A view of the battlefield at Hasting from Battle Abbey.

Battle Abbey, which stands where Harold fell.
That continuity can be seen in England, too. The lands of the English who had fought and fallen at Hastings were taken and given to Norman lords, it is true, but others remained in possession of their property. As Ann Williams noted, ‘nothing is more likely than that many median thanes and free men remained in situ’. They had new lords now, but they also had new opportunities. Furthermore, the earldoms had been shuffled and re-arranged under Cnut and Edward the Confessor, so such changes were nothing new—although perhaps the scale was. The services that tenants were to perform, or the rent they were to pay, probably stayed the same, for the Normans looked to the local community and to existing records for precedents and figures. Their reliance on the existing English population for such information is best revealed in lawsuits, where Normans relied on the English suitors of the shire courts to reach verdicts based on a communal memory that stretched back to before 1066.
This is not to say that nothing changed on 14 October 1066, although historians now days see as much continuity as change. The Norman Conquest was a difficult time for those who lived through it, but the eleventh century was a difficult time generally, with famines and invasions and rebellions both before and after 1066. William was a civilized man who fought like all civilized men of his day, who respected the Church more than many of his peers, and who won a reputation of peace and justice which was, after all, the main purpose of a king.
William respected English institutions and laws, taking up the English writ and the English great seal. English remained in use as a written language of government, as well as a spoken one, probably until the end of William’s reign. Indeed, even during the reign of Henry I (1100–1135) some royal acts were written in English. William also maintained the fineness of the coinage. Indeed, he was responsible for an innovation here, which is among his more surprising legacies to the British. William increased the weight of the English penny to 22.5 grains, making it equivalent to the coins of the archbishops of Cologne and thus much sought after in international trade. The result was the coining of a new word to describe the English currency—sterling. Here, as in so many other ways, the Normans are not just part of Britain’s history, but partners in its multi-cultural present. ■
Mark Hagger is Lecturer in Medieval History at Bangor University and the author of William: King and Conqueror. Out now, this biography provides new insights into William’s life, from his birth at Faliase in Normandy to his chaotic funeral at Caen in 1087.
An interesting article on this complex man and complex times. I’ve written a couple of novels about Edgar Aetheling (The Lost King series) so I’m interested in your discussion of William who I paint as rather a black character.

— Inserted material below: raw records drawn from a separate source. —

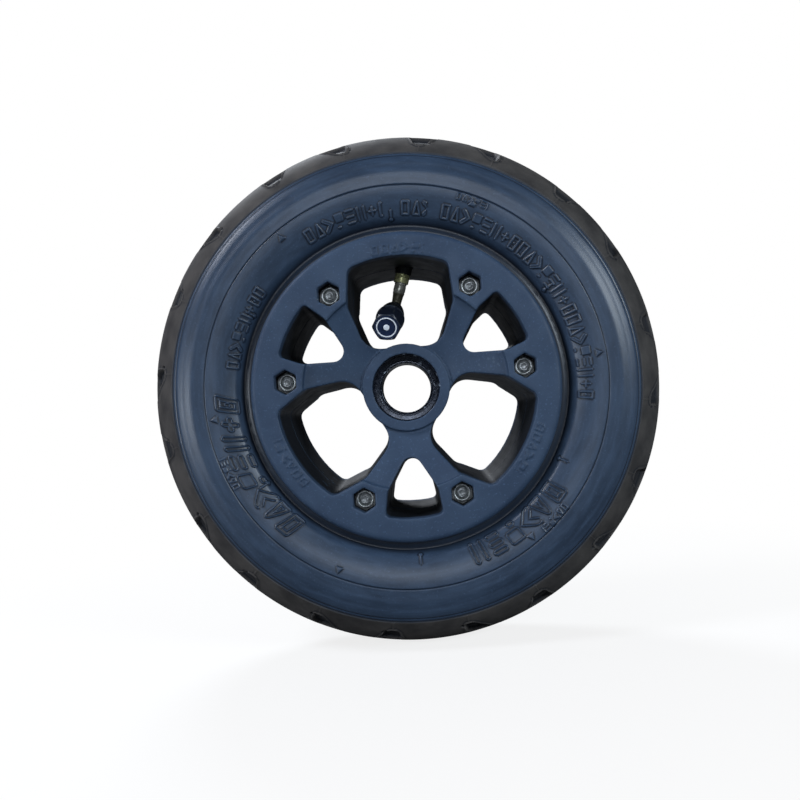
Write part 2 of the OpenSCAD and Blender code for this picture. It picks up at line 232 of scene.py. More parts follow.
def streaked(nodes, link, where):
    """Noise that is fine across the wheel's radius and long round its axis."""
    def vector(operation, a, b=None):
        n = nodes.new("ShaderNodeVectorMath")
        n.operation = operation
        for socket, value in zip(n.inputs, (a, b)):
            if isinstance(value, tuple):
                socket.default_value = value
            elif value is not None:
                link(value, socket)
        return n.outputs["Value" if operation == "LENGTH" else "Vector"]

    # The noise is read round a small circle, at a height that is the distance from the wheel's axis. So it
    # changes slowly round the wheel, and fast across its radius.
    circle_r = 0.012
    flat = vector("MULTIPLY", where, (1, 0, 1))
    way = vector("MULTIPLY", vector("NORMALIZE", flat), (circle_r, 0, circle_r))
    spread = nodes.new("ShaderNodeCombineXYZ")
    link(vector("LENGTH", flat), spread.inputs["Y"])
    streaks = nodes.new("ShaderNodeTexNoise")
    streaks.inputs["Scale"].default_value = 800
    streaks.inputs["Detail"].default_value = 5
    link(vector("ADD", way, spread.outputs["Vector"]), streaks.inputs["Vector"])
    return streaks.outputs["Fac"]


def material(name, dark, light, scale=150, rough=(0.45, 0.6), metal=0.0, grain=900, bump=0.1, depth=0.05,
             specular=0.3, edge_highlight=None, second=None, wall_shade=None, moulded=None, scuffs_and_sheen=0, specks=0):
    """A surface whose colour drifts between two tones, with fine grain and uneven polish.

    worn is a paler tone for edges, a painted highlight along them. second is a pair of tones and a polish
    for where the mesh attribute "second" says so. walls is a tone for what faces sideways where "deep" is
    set:
    painted shade on the faces that lie deep. moulded is a pair of tones for the foot and the crest of what
    "relief" marks: painted shade at the foot, and a painted highlight on the crest. swept is how strongly
    pale streaks show round the wheel's axis, which are scuffs and a painted sheen, and specks the same for
    fine pale dust. grain, bump and depth set the fine unevenness of the surface: how close, how strong and
    how many millimetres deep it is.
    """
    m = bpy.data.materials.new(name)
    m.use_nodes = True
    tree = m.node_tree
    nodes, link = tree.nodes, tree.links.new
    shader = nodes["Principled BSDF"]
    shader.inputs["Metallic"].default_value = metal
    shader.inputs["Specular IOR Level"].default_value = specular
    where = nodes.new("ShaderNodeTexCoord")

    def noise(size, detail=4.0, roughness=0.55):
        t = nodes.new("ShaderNodeTexNoise")
        t.inputs["Scale"].default_value = size
        t.inputs["Detail"].default_value = detail
        t.inputs["Roughness"].default_value = roughness
        link(where.outputs["Object"], t.inputs["Vector"])
        return t.outputs["Fac"]

    def ranged(value, a, b, c, d):
        r = nodes.new("ShaderNodeMapRange")
        link(value, r.inputs["Value"])
        for key, x in zip(("From Min", "From Max", "To Min", "To Max"), (a, b, c, d)):
            r.inputs[key].default_value = x
        return r.outputs["Result"]

    def mixed(factor, a, b):
        x = nodes.new("ShaderNodeMix")
        x.data_type = "RGBA"
        link(factor, x.inputs["Factor"])
        for socket, colour in (("A", a), ("B", b)):
            target = next(s for s in x.inputs if s.name == socket and s.type == "RGBA")
            if isinstance(colour, tuple):
                target.default_value = (*colour, 1)
            else:
                link(colour, target)
        return next(s for s in x.outputs if s.type == "RGBA")

    def attribute(key):
        a = nodes.new("ShaderNodeAttribute")
        a.attribute_name = key
        return a.outputs["Fac"]

    broad, fine = noise(scale), noise(grain, 3.0, 0.6)
    colour = mixed(ranged(broad, 0.35, 0.65, 0, 1), dark, light)
    # pale streaks round the axis: scuffs, and a painted sheen
    if scuffs_and_sheen:
        streaks = streaked(nodes, link, where.outputs["Object"])
        colour = mixed(ranged(streaks, 0.4, 0.75, 0, scuffs_and_sheen), colour, tuple(1.8 * c for c in light))
    if specks:
        dust = noise(1400, 2.0, 0.5)
        colour = mixed(ranged(dust, 0.6, 0.75, 0, specks), colour, tuple(3.5 * c for c in light))
    polish = ranged(noise(scale * 2.3), 0.35, 0.65, rough[0], rough[1])
    if second:
        dusty = mixed(ranged(noise(scale * 1.7), 0.35, 0.65, 0, 1), second[0], second[1])
        colour = mixed(attribute("second"), colour, dusty)
        polish = ranged(attribute("second"), 0, 1, rough[0], second[2])
    # painted shade: a dark tone on faces that look sideways and lie deep, where shade falls
    if wall_shade:
        facing, side = nodes.new("ShaderNodeSeparateXYZ"), nodes.new("ShaderNodeMath")
        side.operation = "ABSOLUTE"
        link(where.outputs["Normal"], facing.inputs["Vector"])
        link(facing.outputs["Y"], side.inputs[0])
        both = nodes.new("ShaderNodeMath")
        both.operation = "MULTIPLY"
        link(ranged(side.outputs["Value"], 0.25, 0.75, 1, 0), both.inputs[0])
        link(attribute("deep"), both.inputs[1])
        colour = mixed(both.outputs["Value"], colour, wall_shade)
    # painted highlight: a paler tone on sharp outer edges
    if edge_highlight:
        edges = nodes.new("ShaderNodeNewGeometry")
        colour = mixed(ranged(edges.outputs["Pointiness"], 0.52, 0.58, 0, 0.75), colour, edge_highlight)
    # painted shade at the foot of the marks, and a painted highlight on their crests
    if moulded:
        colour = mixed(ranged(attribute("relief"), 0, 1, 0, 0.9), colour, moulded[0])
        colour = mixed(ranged(attribute("relief"), 0, -1, 0, 0.6), colour, moulded[1])
    link(colour, shader.inputs["Base Color"])
    link(polish, shader.inputs["Roughness"])
    uneven = nodes.new("ShaderNodeBump")
    uneven.inputs["Strength"].default_value = bump
    uneven.inputs["Distance"].default_value = depth * MM
    link(fine, uneven.inputs["Height"])
    link(uneven.outputs["Normal"], shader.inputs["Normal"])
    return m


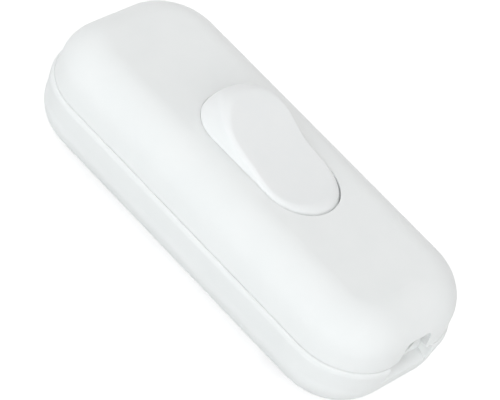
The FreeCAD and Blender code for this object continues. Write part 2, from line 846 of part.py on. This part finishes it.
os.makedirs("parts", exist_ok=True)
for node, shape in make_parts().items():
    shape.exportStep("parts/%s.step" % node)
    bounds = shape.BoundBox
    print("%-20s solids %d valid %s volume %9.2f  x %7.2f %7.2f  y %7.2f %7.2f  z %6.2f %6.2f" % (
        node, len(shape.Solids), shape.isValid(), shape.Volume,
        bounds.XMin, bounds.XMax, bounds.YMin, bounds.YMax, bounds.ZMin, bounds.ZMax))
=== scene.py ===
import json
import math

import bmesh
import bpy
from mathutils import Matrix, Vector


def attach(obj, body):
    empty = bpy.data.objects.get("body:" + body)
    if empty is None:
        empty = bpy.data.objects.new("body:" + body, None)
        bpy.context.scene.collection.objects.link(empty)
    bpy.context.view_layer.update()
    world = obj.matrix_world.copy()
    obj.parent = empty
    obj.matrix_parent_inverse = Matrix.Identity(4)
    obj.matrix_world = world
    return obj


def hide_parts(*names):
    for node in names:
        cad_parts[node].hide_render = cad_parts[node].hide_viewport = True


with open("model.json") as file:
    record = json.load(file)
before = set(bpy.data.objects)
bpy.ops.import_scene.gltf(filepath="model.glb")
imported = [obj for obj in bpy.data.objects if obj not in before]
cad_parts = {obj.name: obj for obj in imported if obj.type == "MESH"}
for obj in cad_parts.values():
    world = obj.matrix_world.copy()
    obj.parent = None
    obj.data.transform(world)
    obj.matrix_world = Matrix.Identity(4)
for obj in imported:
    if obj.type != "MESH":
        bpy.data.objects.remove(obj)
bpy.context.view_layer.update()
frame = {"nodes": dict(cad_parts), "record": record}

MM = 0.001
record = frame["record"]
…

It’s good to remind people that the Normans were not French. I wonder whether the English at the time would have thought them more Scandanavian than French?
The whole issue of continuity or change is a fascinating one. I guess that for many people there was little sense of change; the seasons came and went and their lives remained very similar. The change in power and outlook, however, must have been much more marked. I suspect there may have been some grievance that the rulers spoke a different language and lived by different laws but maybe this is a modern perspective.
I’m interested in your comment about William being a civilised man. He did support the church but didn’t he take a lot of English wealth (both lay and ecclesiastical) to enrich Norman churches? I think this may have been more about power than anything else. And the harrying of the north aroused critical comment in his own lifetime.
I’ve just tried to buy your book by following the link but it says the book is out of stock. I’ll shop around for it.
Hi, Martin. Thank you for your comments. I don’t want to deal with them all here, because I want to consider them in an article I’m (hopefully) going to be writing for ‘History Today’ magazine. I will pick up on a couple of them, though. William was certainly a civilized man, according to the measure of his day, and a pious one. The protection that he gave to the Church was commented on favourably by Pope Gregory VII, and that pope was not slow to criticise rulers if he thought they deserved it. It’s true that William did take some objects to enrich Norman abbeys and cathedrals after the Conquest, but we are very poorly informed about the details. William of Poitiers remarks on the jewelled crosses that were given to continental houses, but seems to imply that they had come from the treasure that Harold had collected. A little later he mentions that treasure had been amassed ‘for the empty enjoyment of avarice, or to be squandered shamefully in English luxury’, which might be a reference to the same royal treasure, or to the goods of men killed at Hastings, or to property owned by English churches which was surplus to requirements. It is not clear, then, that this was in any sense a plundering of the English Church, and it is notable in this respect that the Anglo-Saxon Chronicle makes no complaint about any such plundering until 1070. Even then there is uncertainty about what this comment means. It may be that William was after the money that laymen had stored in the abbeys in the hope that it would be safe there, rather than Church property. In any event, the abbey at Peterborough still had very valuable ornaments later in 1070, as they were stolen by the Danes who attacked the place in that year. Furthermore, some complaints seem not to have had a basis in reality at all. The monks of St Albans, for example, blamed William for felling their forests, but that was far more likely to have been the work of William Rufus. That fact, however, did not fit with the yarn that they wanted to spin and so history was re-written accordingly.
Incidentally, the ‘Harrying of the North’ was only criticized by Orderic Vitalis, who was writing fifty years or so after the event. Other contemporary writers noted that it happened, but while they lamented the suffering it caused, none suggested that William had done anything wrong by acting as he had. This was the way that war was fought in the eleventh century and later (as I’ve noted at greater length in the book, pp. 98–101), and that was widely understood, even if it might be lamented, too.
Thank you for a really interesting read. The eleventh century is not my preferred historical stamping ground, (that’s the late fifteenth) but a teacher of history can’t let personal preferences get in the way of the job. Some of the points you’ve made here will find their way into Year 7 history lessons on the Norman Conquest (suitably credited of course).
It’s sometimes been said that had Duke William’s army been defeated (possibly by a more canny Harold Godwineson less in a rush to bring him to battle) that England’s social dynamic and political affiliation would have remained Scandinavian for the forseeable future. A reasonable point?